I also thank you for the work you do with abused women so that the situation improves not only for them, but for all of us, in the end.

In your remarks, you talked about the tools needed to make things easier and ensure proper implementation of this new measure. I'd love to hear your comments on this, but really from a very concrete point of view.

11:25 a.m.

Co-responsible, Political Affairs, Regroupement des maisons pour femmes victimes de violence conjugale

Louise Riendeau

As my colleague just said, I think training is an essential tool if we want all the players to understand what coercive control is.

It's also important to give guidelines to prosecutors, police officers, everyone in the chain, right down to parole officers, so they know how to handle this aspect.

We need to hold awareness campaigns so that the victims themselves and the public understand what coercive control is.

We also need to talk to those dealing with the categories of people who are currently over-represented in the justice system, to avoid this new measure making their situation worse.

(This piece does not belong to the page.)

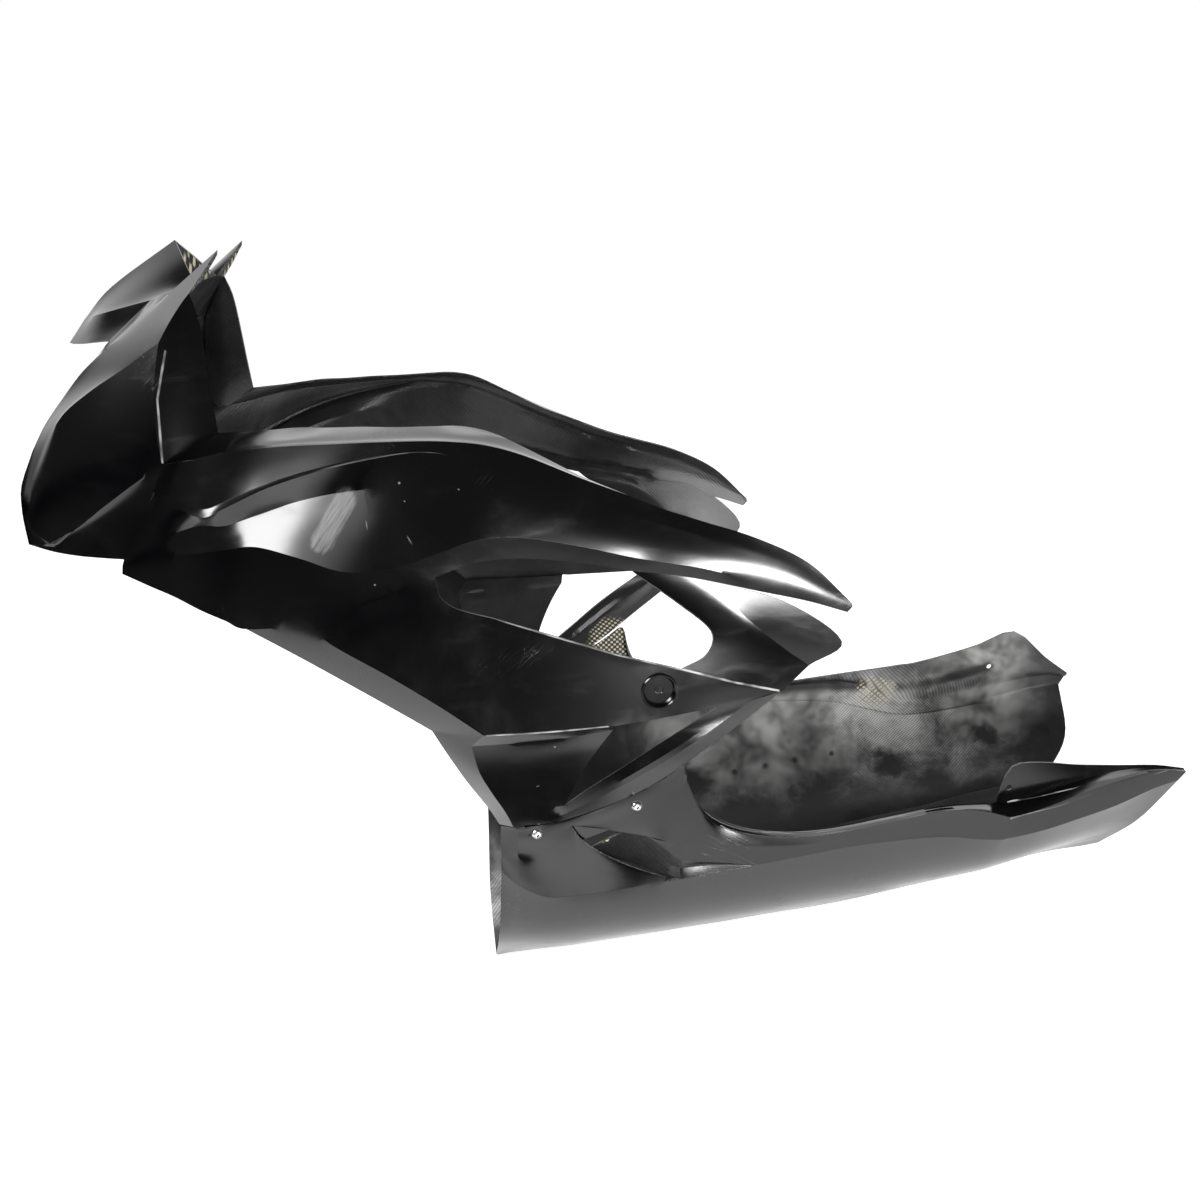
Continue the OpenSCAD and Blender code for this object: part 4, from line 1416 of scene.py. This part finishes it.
@dataclass(frozen=True)
class Glow:
    """A soft pale part of the room, seen in the gloss: its bearing from the camera's side, height and strength."""

    bearing: float
    height: float
    core: float
    reach: float
    strength: float

    def seen(self, paint: Paint, way: Any) -> Value:
        """Gives its brightness in a direction.

        Args:
            paint: The surround's paint.
            way: The direction.

        Returns:
            The brightness.
        """
        bearing, height = math.radians(self.bearing), math.radians(self.height)
        axis = (math.sin(bearing) * math.cos(height), -math.cos(bearing) * math.cos(height), math.sin(height))
        facing = Value(paint, paint.vector("DOT_PRODUCT", way, axis).outputs["Value"])
        return facing.between(math.cos(math.radians(self.reach)), math.cos(math.radians(self.core))) * self.strength


@dataclass(frozen=True)
class FloorPatch:
    """A soft-edged rectangle on the floor: where it comes in and where it goes out, along each axis."""

    x_in: tuple[float, float]
    x_out: tuple[float, float]
    y_in: tuple[float, float]
    y_out: tuple[float, float]

    def seen(self, x: Value, y: Value) -> Value:
        """Gives 1 on the patch and 0 off it."""
        return y.between(*self.y_in) * (1.0 - y.between(*self.y_out)) * x.between(*self.x_in) * (
            1.0 - x.between(*self.x_out))


@dataclass(frozen=True)
class Studio:
    """The pale floor, the white surround, the lamps and the camera."""

    camera_place: tuple[float, float, float] = (-0.2065, -1.4076, 0.8311)
    camera_aim: tuple[float, float, float] = (0.1204, 0.9461, -0.3007)
    lens: float = 40.5
    sensor: float = 36.0
    floor_size: float = 24.0
    floor_shown: float = 0.82
    floor_tone: tuple[float, float, float] = (0.55, 0.55, 0.55)
    # Painted shade: the floor's dim colour as the gloss sees it outside the glowing area.
    floor_shade_in_gloss: tuple[float, float, float] = (0.06, 0.06, 0.06)
    # Painted shade: a dark patch on the floor, seen in the gloss of the leg.
    painted_shade_under_leg: FloorPatch = FloorPatch((-0.3, -0.23), (-0.02, 0.05), (-0.42, -0.39), (-0.26, -0.21))
    # Painted light: a bright patch on the floor, seen in the gloss of the pan's side.
    painted_light_beside_pan: FloorPatch = FloorPatch((-0.7, -0.55), (-0.05, 0.1), (-0.6, -0.52), (-0.43, -0.4))
    behind_level: float = 1.6
    front_level: float = 0.06
    fill_level: float = 0.35
    lamps: tuple[Lamp, ...] = (
        Lamp("overhead", (0.1, 0.7, 2.6), (0.0, 0.0, 0.3), (2.6, 1.4), 40.0),
        Lamp("front_left", (-2.11, -0.91, 1.95), (-0.36, -0.2, 0.55), (1.1, 1.0), 80.0),
        Lamp("camera_right", (0.4, -1.25, 0.31), (0.13, -0.2, 0.45), (0.36, 0.3), 21.0),
    )
    glows: tuple[Glow, ...] = (Glow(-46, 38, 5, 15, 2.6),)

    def camera(self) -> None:
        """Sets the camera at the photograph's angle."""
        data = bpy.data.cameras.new("camera")
        data.lens, data.sensor_width = self.lens, self.sensor
        camera = bpy.data.objects.new("camera", data)
        bpy.context.collection.objects.link(camera)
        camera.location = self.camera_place
        camera.rotation_euler = Vector(self.camera_aim).to_track_quat("-Z", "Y").to_euler()
        bpy.context.scene.camera = camera

    def floor(self) -> None:
        """Lays the pale floor, which keeps the object's shadow; in the gloss it glows with painted light around the
        object and in a patch beside the pan, with painted shade in a patch under the leg and further out.
        """
        clear_selection()
        bpy.ops.mesh.primitive_plane_add(size=self.floor_size, location=(0, 0, -0.001))
        floor = bpy.context.object
        floor.name = "floor"
        bpy.ops.object.transform_apply(location=True)
        material, paint = new_paint("pale_floor")
        rays = paint.node("ShaderNodeLightPath")
        glossy = Value(paint, rays.outputs["Is Glossy Ray"])
        x, y, _, _ = paint.place()
        # Painted light and shade for the gloss: the floor glows around the object and beside the pan, is dark under
        # the leg, and its colour is dimmed further out.
        lit = y.between(-0.95, -0.5) * x.between(-1.5, -1.0) * (1.0 - self.painted_shade_under_leg.seen(x, y))
        seen = (Value(paint, rays.outputs["Is Camera Ray"]) * self.floor_shown
                + glossy * (lit * 0.95 + self.painted_light_beside_pan.seen(x, y) * 0.9 - 0.05))
        tone = paint.blend(glossy * (1.0 - lit), self.floor_tone, self.floor_shade_in_gloss)
        plain = paint.node("ShaderNodeBsdfDiffuse", inputs={"Color": tone})
        glow = paint.node("ShaderNodeEmission", inputs={"Color": (1, 1, 1, 1), "Strength": seen})
        both = paint.node("ShaderNodeAddShader", inputs={0: plain.outputs[0], 1: glow.outputs[0]})
        paint.node("ShaderNodeOutputMaterial", inputs={"Surface": both.outputs[0]})
        floor.data.materials.append(material)

    def surround(self) -> None:
        """Sets the white background, which gloss sees behind the object, and the dim room in front."""
        world = bpy.data.worlds.new("studio")
        bpy.context.scene.world = world
        world.use_nodes = True
        paint = Paint(world.node_tree)
        rays = paint.node("ShaderNodeLightPath")
        seen = Value(paint, rays.outputs["Is Camera Ray"])
        gloss = Value(paint, rays.outputs["Is Glossy Ray"]).most(Value(paint, rays.outputs["Is Transmission Ray"]))
        toward = paint.node("ShaderNodeTexCoord").outputs["Generated"]
        behind = Value(paint, paint.node("ShaderNodeSeparateXYZ", inputs={0: toward}).outputs[1]).between(0.3, 0.65)
        room = behind * self.behind_level + self.front_level
        for glow in self.glows:
            room = room + glow.seen(paint, toward)
        shown = seen.most(gloss * room)
        fill = (1.0 - seen.most(gloss)) * self.fill_level
        back = paint.node("ShaderNodeBackground", inputs={"Color": (1, 1, 1, 1), "Strength": shown + fill})
        paint.node("ShaderNodeOutputWorld", inputs={"Surface": back.outputs[0]})

    def build(self) -> None:
        """Sets up the whole studio."""
        self.floor()
        self.surround()
        for lamp in self.lamps:
            lamp.build()
        self.camera()
        bpy.context.scene.view_settings.view_transform = "Standard"


@dataclass(frozen=True)
class Joints:
    """The four screws, washers and nuts that hold the skins together, and their holes."""

    places: tuple[tuple[str, Triple], ...] = (("front", (481.0, 200.0, 206.0)), ("rear", (579.0, 211.7, 236.0)))
    screw_hole: float = 6.6
    shank: float = 6.0
    screw_length: float = 16.0
    head: float = 10.5
    head_height: float = 3.3
    socket: float = 4.0
    socket_depth: float = 2.1
    washer: float = 12.0
    washer_thickness: float = 1.6
    nut_width: float = 10.0
    nut_height: float = 5.0
    seat: float = 12.5
    washer_seat: float = 14.0
    reach_in: float = 40.0
    reach_out: float = 30.0
    turned_steps: int = 40
    stack: float = 2 * WALL + LAP_GAP

    def bores(self) -> list[Bore]:
        """Gives the holes and seats through both skins.

        Returns:
            The bore, the head's seat and the washer's seat of each screw.
        """
        made: list[Bore] = []
        for side in Side:
            for _, (x, y, z) in self.places:
                made.append(Bore(x, z, self.screw_hole, y - self.reach_in, y + self.reach_out, side))
                made.append(Bore(x, z, self.seat, y, y + self.reach_out, side))
                made.append(Bore(x, z, self.washer_seat, y - self.reach_in, y - self.stack, side))
        return made

    def prism(self, width: float, inner: float, outer: float) -> bpy.types.Object:
        """Adds a six-sided bar.

        Args:
            width: Its width across the flats.
            inner: The depth of its inner end.
            outer: The depth of its outer end.

        Returns:
            The bar.
        """
        clear_selection()
        bpy.ops.mesh.primitive_cylinder_add(
            vertices=6, radius=width / math.sqrt(3) * MM, depth=(outer - inner) * MM,
            location=(0, (inner + outer) / 2 * MM, 0), rotation=(math.pi / 2, 0, 0))
        bar = bpy.context.object
        bpy.ops.object.transform_apply(location=True, rotation=True, scale=True)
        return bar

    def cut(self, piece: bpy.types.Object, tool: bpy.types.Object, operation: str = "DIFFERENCE") -> None:
        """Cuts a piece with a tool and takes the tool away.

        Args:
            piece: The piece to cut.
            tool: The tool.
            operation: What the tool leaves of the piece.
        """
        modify(piece, "BOOLEAN", object=tool, operation=operation, solver="MANIFOLD")
        bpy.data.objects.remove(tool)

    def screw(self) -> bpy.types.Object:
        """Turns the button-head screw and cuts its socket.

        Returns:
            The screw, about the origin.
        """
        r, shank, top = self.head / 2, self.shank / 2, self.head_height
        screw = lathe("joint_screw", [
            (0, -self.screw_length), (shank - 0.8, -self.screw_length), (shank, -self.screw_length + 0.8),
            (shank, 0), (r - 0.25, 0), (r, 0.3), (r - 0.05, 0.8), (r - 0.4, 1.5), (r - 1.0, 2.2), (r - 1.8, 2.8),
            (r - 2.5, top - 0.15), (r - 2.8, top), (0, top)], self.turned_steps)
        self.cut(screw, self.prism(self.socket, top - self.socket_depth, top + 2))
        return screw

    def washer_ring(self) -> bpy.types.Object:
        """Turns the washer.

        Returns:
            The washer, about the origin.
        """
        face, inner, outer = -self.stack, self.screw_hole / 2, self.washer / 2
        back = face - self.washer_thickness
        return lathe("joint_washer", [
            (inner, back), (outer - 0.2, back), (outer, back + 0.2), (outer, face - 0.2), (outer - 0.2, face),
            (inner, face)], self.turned_steps)

    def nut(self) -> bpy.types.Object:
        """Makes the nut: a six-sided bar, its corners turned down and its thread's bore cut.

        Returns:
            The nut, about the origin.
        """
        face = -self.stack - self.washer_thickness
        back, corner, bore = face - self.nut_height, self.nut_width / math.sqrt(3), self.shank / 2
        nut = self.prism(self.nut_width, back, face)
        nut.name = "joint_nut"
        self.cut(nut, lathe("turned", [
            (0, back), (corner - 0.9, back), (corner, back + 0.5), (corner, face - 0.2), (corner - 0.3, face),
            (0, face)], self.turned_steps), "INTERSECT")
        self.cut(nut, lathe("thread", [
            (0, back - 1), (bore + 0.9, back - 1), (bore, back + 0.5), (bore, face + 1), (0, face + 1)],
            self.turned_steps))
        return nut

    def build(self, steel: bpy.types.Material) -> list[bpy.types.Object]:
        """Makes one of each piece and sets a copy of it in each place.

        Args:
            steel: The finish.

        Returns:
            The twelve pieces.
        """
        made: list[bpy.types.Object] = []
        for kind, model in (("screw", self.screw()), ("washer", self.washer_ring()), ("nut", self.nut())):
            model.data.materials.clear()
            model.data.materials.append(steel)
            for face in model.data.polygons:
                face.material_index = 0
            for side in Side:
                for end, place in self.places:
                    node = f"joint_{kind}_{side.name.lower()}_{end}"
                    piece = model.copy()
                    piece.data = model.data.copy()
                    piece.name = piece.data.name = f"{node}_piece"
                    bpy.context.collection.objects.link(piece)
                    set_in(piece, place, side)
                    finish_shading(piece)
                    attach(piece, "root")
                    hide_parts(node)
                    made.append(piece)
            bpy.data.objects.remove(model)
        return made


def main() -> None:
    """Builds the fairing and its studio, and reports each piece."""
    logging.basicConfig(level=logging.INFO, format="%(message)s")
    Studio().build()
    finishes = [Gelcoat().material(), Cloth().material(), TrimmedEdge().material()]
    joints = Joints()
    pieces = [UpperFairing().build(joints.bores(), finishes),
              BellyPan().build(joints.bores(), finishes),
              *joints.build(Steel().material())]
    for piece in pieces:
        log.info("%s: %d faces", piece.name, len(piece.data.polygons))


if __name__ == "__main__":
    main()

So there are measures to be put in place. To that end, we'd really like to see a government bill that would complement what a private member's bill can't do.

11:25 a.m.

Liberal

Élisabeth Brière Liberal Sherbrooke, QC

Bill C‑332 terminology is not the same as the definition of “intimate partner” found in section 2 of the Criminal Code.

Do you think this could cause confusion?

11:30 a.m.

Lawyer and Project Manager, Regroupement des maisons pour femmes victimes de violence conjugale

Karine Barrette

Yes, it certainly could.

In our opinion, the definition that appears in section 2 of the Criminal Code is really hyper-inclusive. It's a very broad definition. A case law review has been done on this subject. This definition has no time limit, nor does it refer to a couple intending to marry, for example. It is therefore a very broad definition.

As case law has already addressed the issue, it would be really easy to use a less restrictive definition. However, section 2 of the Criminal Code already provides this possibility. This is therefore the option that should be retained, in our opinion.

11:30 a.m.

Liberal

Élisabeth Brière Liberal Sherbrooke, QC

Should we consider including children in the bill?

11:30 a.m.

Lawyer and Project Manager, Regroupement des maisons pour femmes victimes de violence conjugale

Karine Barrette

Yes, absolutely. There are two levels, one that includes children and loved ones.

For children, we propose proceeding by presumption, i.e., establishing that any child who is part of the family relationship is a covictim of controlling and coercive behaviours. The legislator should reflect the fact that, regardless of whether or not they are physically present at the time of the actions or witness them visually or audibly, these children suffer all the consequences, simply by virtue of being in the family relationship.

This should also be part of the aggravating factors at sentencing.

11:30 a.m.

Liberal

Élisabeth Brière Liberal Sherbrooke, QC

Thank you very much.

You heard what Professor Koshan had to say during her opening presentation. Do think it will be difficult to detect or prove coercive control?

11:30 a.m.

Lawyer and Project Manager, Regroupement des maisons pour femmes victimes de violence conjugale

Karine Barrette

You raise a very good point. Indeed, it is important to be able to do this.

According to the Scottish experience, it turned out that prosecutors and police ultimately found it easier to prove coercive control than isolated incidents of physical violence. Coercive control will often manifest itself in a slightly more legitimized or trivialized way. So there is evidence, particularly evidence linked to electronic technologies, such as bank statements. What's more, there are witnesses among family or colleagues.

First of all, you have to understand what coercive control is. Once you understand it well, it's no more difficult to prove than other types of violence. Even in the presence of contradictory versions, if we look at the context and the history, we're able to better determine who the main aggressor is, especially in the context of cross-complaints, and we're very sensitive to this concern. By investigating much more broadly, by having this broader vision, we're better able to gather evidence, track down aggressors and sort out who's responsible in the case of cross-complaints.